Highly stable bilayer MFI zeolite membranes for high temperature hydrogen separation

Stable inorganic membranes perm-selective to hydrogen will find applications in a number of important industrial processes including water gas shift reaction for hydrogen production. This paper reports a highly stable bilayer MFI zeolite membrane with good hydrogen separation characteristics. The membrane consists of a thin (2 μm) ZSM-5 layer on a thick (8 μm) silicalite base layer supported on macroporous α-alumina with a yttria stabilized zirconia intermediate barrier layer. The zeolitic pores of the thin ZSM-5 layer were narrowed by catalytic cracking deposition (CCD).

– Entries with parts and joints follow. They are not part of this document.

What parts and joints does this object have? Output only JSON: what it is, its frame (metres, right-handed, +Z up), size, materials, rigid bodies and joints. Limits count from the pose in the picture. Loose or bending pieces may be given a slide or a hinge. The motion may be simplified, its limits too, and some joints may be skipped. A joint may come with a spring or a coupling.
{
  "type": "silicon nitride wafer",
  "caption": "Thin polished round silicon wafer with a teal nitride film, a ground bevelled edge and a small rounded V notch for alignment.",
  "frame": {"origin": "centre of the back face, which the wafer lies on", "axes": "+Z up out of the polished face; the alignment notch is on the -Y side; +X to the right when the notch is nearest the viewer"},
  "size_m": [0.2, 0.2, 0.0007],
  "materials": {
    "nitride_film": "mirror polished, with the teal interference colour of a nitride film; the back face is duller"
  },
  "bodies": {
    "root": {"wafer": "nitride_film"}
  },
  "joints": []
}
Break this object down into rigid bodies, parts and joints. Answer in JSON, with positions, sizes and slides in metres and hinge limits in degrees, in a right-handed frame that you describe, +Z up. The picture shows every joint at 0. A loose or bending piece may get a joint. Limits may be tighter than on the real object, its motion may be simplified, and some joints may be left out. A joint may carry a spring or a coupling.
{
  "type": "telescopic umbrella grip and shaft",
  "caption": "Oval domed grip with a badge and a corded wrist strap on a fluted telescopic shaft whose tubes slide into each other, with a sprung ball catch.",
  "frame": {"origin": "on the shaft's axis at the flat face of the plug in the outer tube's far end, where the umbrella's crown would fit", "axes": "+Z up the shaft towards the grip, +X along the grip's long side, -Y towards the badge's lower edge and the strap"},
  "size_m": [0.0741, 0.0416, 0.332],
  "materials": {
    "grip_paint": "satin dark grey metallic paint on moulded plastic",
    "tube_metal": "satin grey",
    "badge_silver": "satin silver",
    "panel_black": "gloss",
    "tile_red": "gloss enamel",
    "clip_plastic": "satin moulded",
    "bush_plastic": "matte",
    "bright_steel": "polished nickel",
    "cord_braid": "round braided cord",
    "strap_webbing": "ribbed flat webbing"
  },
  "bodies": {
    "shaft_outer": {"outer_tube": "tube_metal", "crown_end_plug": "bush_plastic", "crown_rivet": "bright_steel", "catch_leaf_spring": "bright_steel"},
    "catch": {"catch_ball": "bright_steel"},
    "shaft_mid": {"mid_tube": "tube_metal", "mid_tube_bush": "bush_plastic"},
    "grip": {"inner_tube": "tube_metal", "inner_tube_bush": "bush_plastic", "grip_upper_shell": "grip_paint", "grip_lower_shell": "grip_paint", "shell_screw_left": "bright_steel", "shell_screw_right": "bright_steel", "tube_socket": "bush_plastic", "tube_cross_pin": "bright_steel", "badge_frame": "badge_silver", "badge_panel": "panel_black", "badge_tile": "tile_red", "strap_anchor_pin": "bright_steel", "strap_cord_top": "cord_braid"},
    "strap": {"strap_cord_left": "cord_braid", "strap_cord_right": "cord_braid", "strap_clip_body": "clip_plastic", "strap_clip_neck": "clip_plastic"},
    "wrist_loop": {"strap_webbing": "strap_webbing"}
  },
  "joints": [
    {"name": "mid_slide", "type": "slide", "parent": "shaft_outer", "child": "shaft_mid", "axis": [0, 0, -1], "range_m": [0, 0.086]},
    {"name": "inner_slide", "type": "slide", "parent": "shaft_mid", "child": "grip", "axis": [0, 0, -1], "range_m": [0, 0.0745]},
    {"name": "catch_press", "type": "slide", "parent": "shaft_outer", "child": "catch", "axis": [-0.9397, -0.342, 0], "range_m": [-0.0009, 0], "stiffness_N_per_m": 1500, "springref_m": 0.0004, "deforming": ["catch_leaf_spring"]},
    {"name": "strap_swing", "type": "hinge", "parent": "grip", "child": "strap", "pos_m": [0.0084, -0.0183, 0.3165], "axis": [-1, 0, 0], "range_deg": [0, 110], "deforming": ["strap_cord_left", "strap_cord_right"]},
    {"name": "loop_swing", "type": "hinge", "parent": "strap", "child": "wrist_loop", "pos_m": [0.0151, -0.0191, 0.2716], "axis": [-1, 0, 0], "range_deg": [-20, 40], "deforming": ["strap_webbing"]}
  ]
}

At 500 °C, the bilayer zeolite membrane exhibits H2 permeance of about 1.2×10−7 mol m−2 s−1 Pa−1, with H2 to CO2, CO and H2O vapor selectivity respectively of about 23, 28 and 180. The membrane shows slightly improved separation properties (H2 permeance, H2/CO and H2/CO2 selectivity) as the feed side pressure increases during the test of separation of industrial relevant simulated gas mixture (25% H2: 25% CO: 25% H2O: 25% CO2, with 400 ppm H2S) at 500 °C for 24 days. Membrane reactor made of the bilayer zeolite membrane shows stable performance under water gas shift reaction conditions (500 °C, H2O/CO=3, GHSV=60,000 h−1, with a ceria doped iron oxide catalyst) in terms of CO conversion, H2 recovery, and H2 permeance and selectivity of the zeolite membrane. The unprecedented thermal and chemical stability and good separation properties of the bilayer zeolite membrane are related to its unique bilayer structure and synthesis methods.